Bev Wollaston, Justine’s mother, said her daughter has always been an artist — even if Justine didn’t realize it. She said when her daughter was about 6 years old, she drew on the walls of their home with markers and crayons.
“There were marks everywhere and we had to repaint, but it was her first mural,” Bev Wollaston said with a laugh. “Justine has always been an artist, but what surprises me is that she always keeps life interesting. It’s very exciting living with her.”
Wollaston described her daughter as an old soul and “extremely wise for her age.”
“She has a very inquisitive mind, and she always has a message to give,” she said. “Justine once told me that she wanted to make people happy with her art. That’s her goal.”
Justine Wollaston said she is driven by bringing joy into someone else’s life through her works.
“Making the momentary difference in someone’s life is powerful,” she said. “Anytime I can do something that brings joy, I know I’m making a fundamental difference to the quality of life here on this planet.”
Being a freelance artist isn’t easy because making a decent living depends on how many jobs are available each month, Wollaston said.
But she said living on a month-to-month income isn’t a concern.

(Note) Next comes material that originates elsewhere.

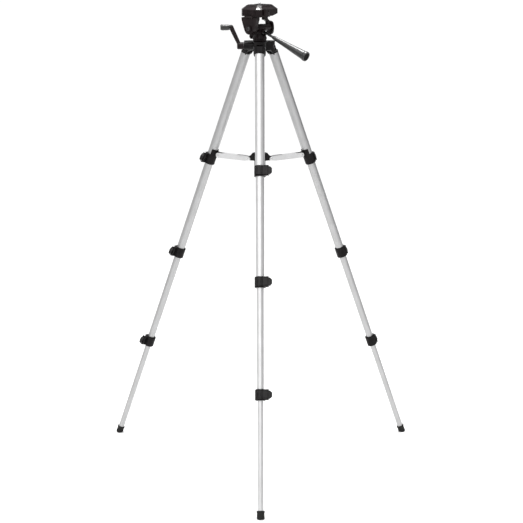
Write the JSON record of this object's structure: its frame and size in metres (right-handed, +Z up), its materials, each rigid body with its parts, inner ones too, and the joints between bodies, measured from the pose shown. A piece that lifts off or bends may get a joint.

“It is an incredible starter for action and that’s one of the exciting things about living my life,” she said. “I have incredible faith — more now than I have ever had. Somehow, I know things will work out. Somehow, I’ll have work into June. Somehow, I will continue doing what I love doing.”
Though her works can be seen throughout parts of North Texas, Wollaston doesn’t believe she’s famous, nor does she believe her work is done.
However, she said she’s never been happier with her life and how it has shaped her.
“I have a picture of me at 7,” Wollaston said. “I was a terrific kid who believed in magic, and sometimes I imagine I am meeting me again, and most of the time, that kiddo is delighted by the adult she has become.”